There’s a huge drop-off in big novels of ideas in the Germanic areas post-World War II. Mann, Broch, Musil, Schnitzler, Doblin, Stefan Zweig, and Joseph Roth all oriented themselves around fairly articulable ideologies, some more complex than others. Post-war, there are phantasmagorias like Gunter Grass’s and overwrought character studies like Boll’s, but very little that compares to something like The Magic Mountain. Even Doctor Faustus seems like it’s avoiding the issue.

Wolfgang Koeppen, at least in Death in Rome, sounds the death-knell for the old guard. The ideas are as good as Broch on an off-day, and are better than than Zweig. Koeppen just doesn’t spend as much time on his ideas. The three main characters–a larger-than-life evil Nazi bastard named Judejahn, his son Adolf, who is a priest-in-training, and his nephew, a modern composer–all only have one remotely validated emotion, which is disgust. After making a point about local politics, modern composition, the priesthood, schooling, or any other relevant topic, Koeppen immediately buries it under negative images and recriminations. Koeppen takes pains to paint the three’s only moments of virtue as ones of total inaction.

While they and their fellow Germans aren’t doing anything, for three-quarters of the book, Koeppen’s lyricism sustains a sublime, frozen-in-amber quality, as they all walk through historical Rome. Koeppen is expert at displaying the unmoored thoughts of the most morally culpable people imaginable, Judejahn for being a monster like something out of The Night Porter, and his scions for having anything to do with his legacy. It’s when something does happen that the book falls apart, since no plot can live up to the transcendent monstrousness that Koeppen deals in.

The ideas, very negative ones, do come through, but are dispatched far more quickly than usual, since the characters are so terminal. That isn’t to say that tje ideas are so different than what went before. Like Broch circa The Sleepwalkers, Death in Rome has a vaguely conservative bent. Aside from the characters, its hatred is directed to Nietzsche and Hegel, who removed simple morality/religion/ethics and replaced it with high-minded, poisonous ideas. But Broch had no problem writing a verbose treatise about the breakdown of decency. Koeppen seems to say that the rationalistic style of Broch, Mann, and the rest is an abscess spawned by amoral philosophers, and that it must be dispatched.
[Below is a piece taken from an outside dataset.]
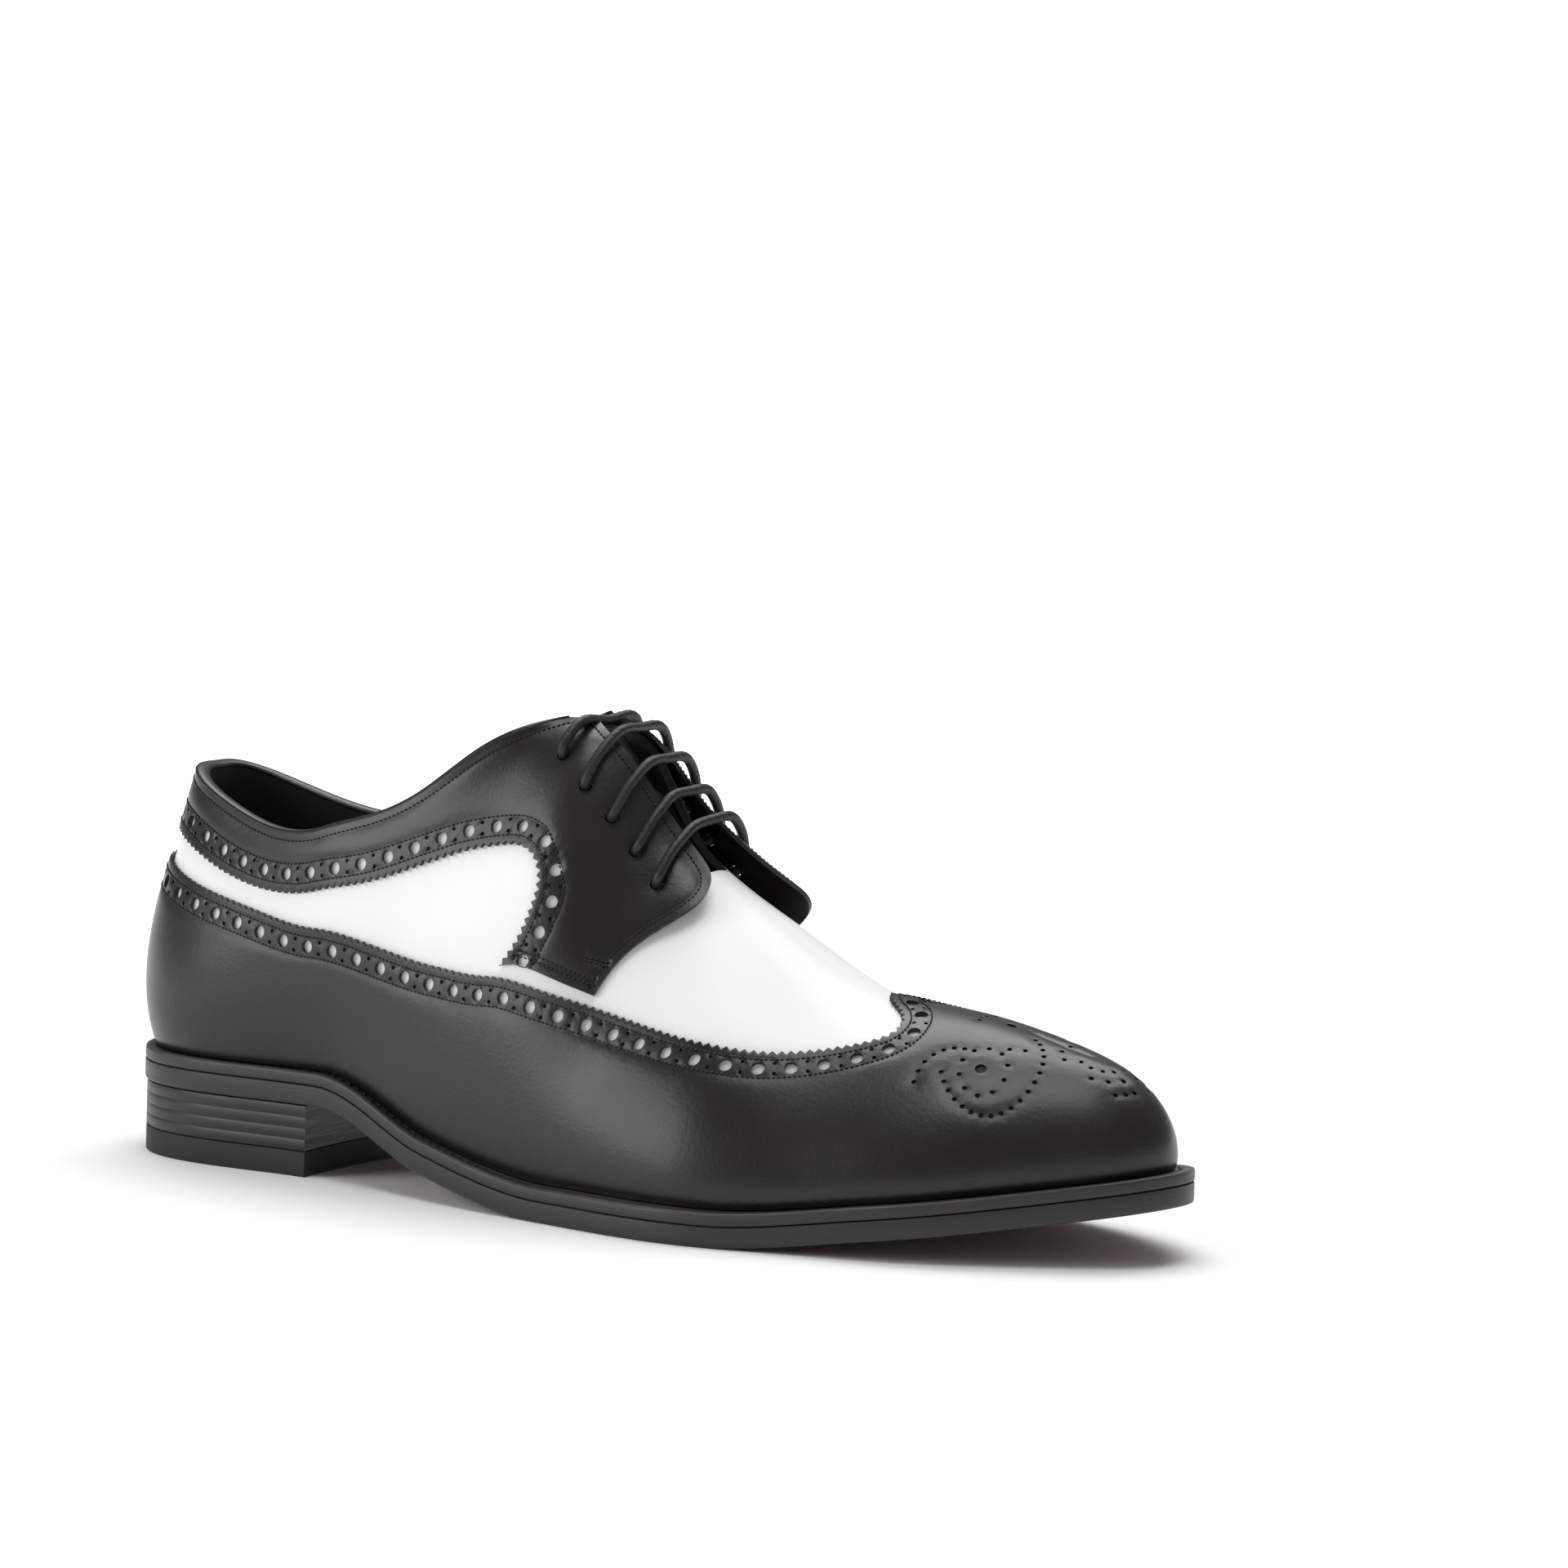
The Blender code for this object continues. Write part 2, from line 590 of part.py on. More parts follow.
def eyelet_outline(surface, place, rise):
    """Return a round hole's outline on the flat facets, from its real diameter."""
    along, up = surface.slopes(place, rise)
    first = along / np.linalg.norm(along)
    second = up - first * (up @ first)
    second /= np.linalg.norm(second)
    to_flat = np.linalg.pinv(np.stack([along, up], axis=1))
    angles = np.arange(EYELET_SIDES) * 2 * np.pi / EYELET_SIDES
    ring = [(first * np.cos(a) + second * np.sin(a)) * EYELET_DIAMETER / 2 for a in angles]
    return [(place + shift[0], rise + shift[1]) for shift in (to_flat @ side for side in ring)]


def ring(depth, level):
    """Return the points round the sole at a depth inside its outline and a level above it."""
    x, y = inset(LOOP, depth)
    return np.stack([x, y, SOLE_BOTTOM(x) + level], axis=1)


def bands(count, rings, closed):
    """Return the quads between rings, each ring above the one before."""
    pairs = [(r, r + 1) for r in range(rings - 1)] + ([(rings - 1, 0)] if closed else [])
    faces = []
    for low, high in pairs:
        for i in range(count):
            k = (i + 1) % count
            faces.append((low * count + i, low * count + k, high * count + k, high * count + i))
    return faces


def plate(name, rings, finish):
    """Make a solid plate from rings, closed below and above with strips across the shoe."""
    count = len(LOOP)
    middle = count // 2
    faces = bands(count, len(rings), closed=False)
    top = (len(rings) - 1) * count
    strips = [(0, 1, count - 1), (middle - 1, middle, middle + 1)]
    strips += [(i, i + 1, count - i - 1, count - i) for i in range(1, middle - 1)]
    faces += [tuple(k + top for k in strip) for strip in strips]
    faces += [strip[::-1] for strip in strips]
    return solid(name, np.concatenate(rings), faces, finish)


def make_outsole():
    """Make the leather sole with chamfered edges."""
    top, chamfer = OUTSOLE_THICKNESS, EDGE_CHAMFER
    rings = [ring(chamfer, 0), ring(0, chamfer), ring(0, top - chamfer / 2), ring(chamfer / 2, top)]
    return plate("outsole", rings, BLACK_EDGE)


def make_welt():
    """Make the welt: a strip round the top of the sole, under the foot of the upper."""
    low, high = OUTSOLE_THICKNESS + GAP, OUTSOLE_THICKNESS + WELT_THICKNESS
    depth = MARGIN(LOOP) + WALL
    rings = [ring(EDGE_CHAMFER / 2, low), ring(0, low + EDGE_CHAMFER / 2),
             ring(0, high - EDGE_CHAMFER), ring(EDGE_CHAMFER, high),
             ring(depth, high), ring(depth, low)]
    faces = bands(len(LOOP), len(rings), closed=True)
    return solid("welt", np.concatenate(rings), faces, BLACK_EDGE)


def make_insole():
    """Make the insole, inside the welt and the upper's wall."""
    depth = MARGIN(LOOP) + WALL + GAP
    low = OUTSOLE_THICKNESS + GAP
    high = OUTSOLE_THICKNESS + WELT_THICKNESS + INSOLE_RISE
    return plate("insole", [ring(depth, low), ring(depth, high)], LINING)


def heel_outline():
    """Return the heel's plan outline, counter-clockwise, with its hollow breast."""
    half = LOOP[:len(LOOP) // 2]
    front = np.interp(HEEL_LENGTH, OUTLINE_X(half), half)
    sides = half[half < front - TINY]
    places = np.r_[-front, -sides[:0:-1], sides, front]
    x, y = inset(places, EDGE_CHAMFER)
    breast = np.linspace(y[-1], y[0], BREAST_POINTS + 2)[1:-1]
    middle, reach = (y[0] + y[-1]) / 2, (y[0] - y[-1]) / 2
    hollow = x[-1] - BREAST_CURVE * (1 - ((breast - middle) / reach) ** 2)
    return np.r_[x, hollow], np.r_[y, breast]


def make_heel_layer(name, bottom, top, finish):
    """Make a part of the heel between two levels."""
    x, y = heel_outline()
    count = len(x)
    rings = [np.stack([x, y, np.full(count, level)], axis=1) for level in (bottom, top)]
    faces = bands(count, 2, closed=False)
    faces += [tuple(range(count, 2 * count)), tuple(range(count - 1, -1, -1))]
    return solid(name, np.concatenate(rings), faces, finish)


def eyelet_outlines(surface, inner_side, through_only=False):
    """Return the outlines of one side's eyelets, or of those that go on through the shell."""
    outlines = []
    for _, place, rise, through in EYELETS:
        if through or not through_only:
            outlines.append(eyelet_outline(surface, 2 - place if inner_side else place, rise))
    return outlines


def make_shell():
    """Make the hollow shell: open at the collar, the throat and underneath."""
    lining, skin = Layer(-WALL), Layer(0)
    outlines = [across_both(SHELL_TOP)]
    for inner_side in (False, True):
        outlines += eyelet_outlines(skin, inner_side, through_only=True)
    return panel("upper", outlines, lining, skin, WHITE_CALF)


def make_quarter(name, inner_side, under, over):
    """Make one black quarter: facing with its eyelets, and collar band."""
    outlines = [quarter_outline(inner_side)] + eyelet_outlines(over, inner_side)
    return panel(name, outlines, under, over, BLACK_CALF)


def lace_half(place, rise, surface):
    """Return half of a lace bar: out of its eyelet and up over the facing's edge."""
    radius = LACE_DIAMETER / 2
    points = []
    for level in np.linspace(rise, FACING_EDGE_RISE, LACE_STEPS):
        point = surface.at(place, level)
        normal = np.cross(*surface.slopes(place, level))
        normal /= np.linalg.norm(normal)
        if level == rise:
            points += [point - normal * OVERLAY_THICKNESS / 2, point + normal * radius / 2]
        else:
            share = (level - rise) / (FACING_EDGE_RISE - rise)
            stand = radius + LACE_CLEARANCE + LACE_HUMP * np.sin(np.pi * share / 2)
            points.append(point + normal * stand)
    return points


def lace_route(place, rise, surface):
    """Return a lace bar's points: out of one eyelet, over both facing edges, into the other."""
    knots = np.array(lace_half(place, rise, surface) + lace_half(2 - place, rise, surface)[::-1])
    steps = np.r_[0, np.cumsum(np.linalg.norm(np.diff(knots, axis=0), axis=1))]
    even = np.linspace(0, steps[-1], int(steps[-1] / (2 * LACE_DIAMETER)) + LACE_EXTRA_POINTS)
    return np.stack([spline(steps, knots[:, k])(even) for k in range(3)], axis=1)


def make_lace_bar(name, points):
    """Make one bar of the lace as a round cord with filled ends."""
    curve = bpy.data.curves.new(name, "CURVE")
    curve.dimensions = "3D"
    curve.bevel_depth = LACE_DIAMETER / 2
    curve.bevel_resolution = 2
    curve.use_fill_caps = True
    line = curve.splines.new("POLY")
    line.points.add(len(points) - 1)
    for knot, point in zip(line.points, points):
        knot.co = (*from_heel(point), 1)
    curve.materials.append(material(COTTON))
    thing = bpy.data.objects.new(name, curve)
    bpy.context.collection.objects.link(thing)
    return thing


def main():
    """Build the shoe in an empty scene."""
    for thing in list(bpy.data.objects):
        bpy.data.objects.remove(thing)

    make_outsole()
    make_welt()
    make_insole()
    make_heel_layer("heel_top_piece", 0, TOP_PIECE_THICKNESS, RUBBER)
    make_heel_layer("heel_stack", TOP_PIECE_THICKNESS + GAP, HEEL_HEIGHT - GAP, BLACK_EDGE)

    make_shell()
    under, over = Layer(GAP), Layer(GAP + OVERLAY_THICKNESS)
    panel("wing", [across_both(WING_TOP)], under, over, BLACK_CALF)
    under, over = Layer(GAP, lifted=True), Layer(GAP + OVERLAY_THICKNESS, lifted=True)
    make_quarter("quarter_outer", False, under, over)
    make_quarter("quarter_inner", True, under, over)

    low = Layer(-WALL - GAP - TONGUE_THICKNESS)
    high = Layer(-WALL - GAP)
    tongue = [edge(TONGUE_SIDE), edge(TONGUE_SIDE, inner_side=True)]
    panel("tongue", tongue, low, high, BLACK_CALF)

    for name, place, rise, _ in EYELETS:
        make_lace_bar(name.replace("eyelet", "lace_bar"), lace_route(place, rise, over))


main()
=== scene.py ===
"""The dressed look of a right longwing derby in black and white calf.

Every leather part is a layer of the last that the CAD model uses, in its frame and in metres. A
point on the last is a place (0 at the heel back, 1 at the toe tip, back to 2 on the inner side)
and a rise (0 at the feather edge, 1 at the topline or the ridge).
"""

import json
import logging
from dataclasses import dataclass, field
from enum import Enum
from typing import Callable, Sequence

import bmesh
import bpy
import numpy as np
from mathutils import Matrix, Vector
from mathutils.geometry import delaunay_2d_cdt
from mathutils.kdtree import KDTree

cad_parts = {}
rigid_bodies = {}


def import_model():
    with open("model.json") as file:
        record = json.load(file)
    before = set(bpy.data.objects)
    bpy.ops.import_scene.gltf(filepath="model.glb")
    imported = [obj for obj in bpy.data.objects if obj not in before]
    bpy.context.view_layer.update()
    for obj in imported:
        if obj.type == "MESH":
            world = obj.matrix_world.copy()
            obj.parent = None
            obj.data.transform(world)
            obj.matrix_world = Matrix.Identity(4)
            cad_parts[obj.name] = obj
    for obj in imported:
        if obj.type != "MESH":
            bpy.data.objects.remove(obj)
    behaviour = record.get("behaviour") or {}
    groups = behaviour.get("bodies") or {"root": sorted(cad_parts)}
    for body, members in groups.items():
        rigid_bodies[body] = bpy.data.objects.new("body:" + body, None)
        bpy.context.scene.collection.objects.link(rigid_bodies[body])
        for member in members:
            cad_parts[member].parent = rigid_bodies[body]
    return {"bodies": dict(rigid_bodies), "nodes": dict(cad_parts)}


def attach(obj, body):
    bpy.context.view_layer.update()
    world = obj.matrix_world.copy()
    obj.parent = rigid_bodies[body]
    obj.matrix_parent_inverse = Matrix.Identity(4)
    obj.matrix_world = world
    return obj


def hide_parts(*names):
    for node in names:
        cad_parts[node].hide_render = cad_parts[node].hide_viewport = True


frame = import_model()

log = logging.getLogger("spectator_shoe")
MM = 0.001
WHOLE_TURN = 2 * np.pi
# Small step of place or rise that slopes are measured over
STEP = 1e-4

Curve = np.ndarray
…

This makes Death in Rome intentionally self-defeating, its message being that the big rational style must go underground in German literature. And so it has. But it also suggests that there is still a continuity of content: the rational arguments live on in disguised and more chaotic form in Grass, Peter Handke, Thomas Bernhard, and many others. So instead of there being such a clean break of content, it’s more a change of style. Koeppen would never write something like this, from near the end of The Sleepwalkers:

Of course the question is not whether Hegel’s interpetation of history has been overthrown by the World War; that had been done already by the stars in their courses; for a reality that had grown autonomous through a development extending over four hundred years would have ceased in any circumstances to be capable of submitting any longer to a deductive system.

The Sleepwalkers, Broch, pp. 559-560.

But Koeppen would agree with the main point, which is that theories of the end of history lead to amoral chaos.

If Koeppen is acknowledging that the change is in style rather than substance, he’s far more pessimistic and nihilistic than he appears. He is condemning any future German culture without knowing what it is. He anticipates and transcends many of Grass’s more particular arguments about German memory decades later.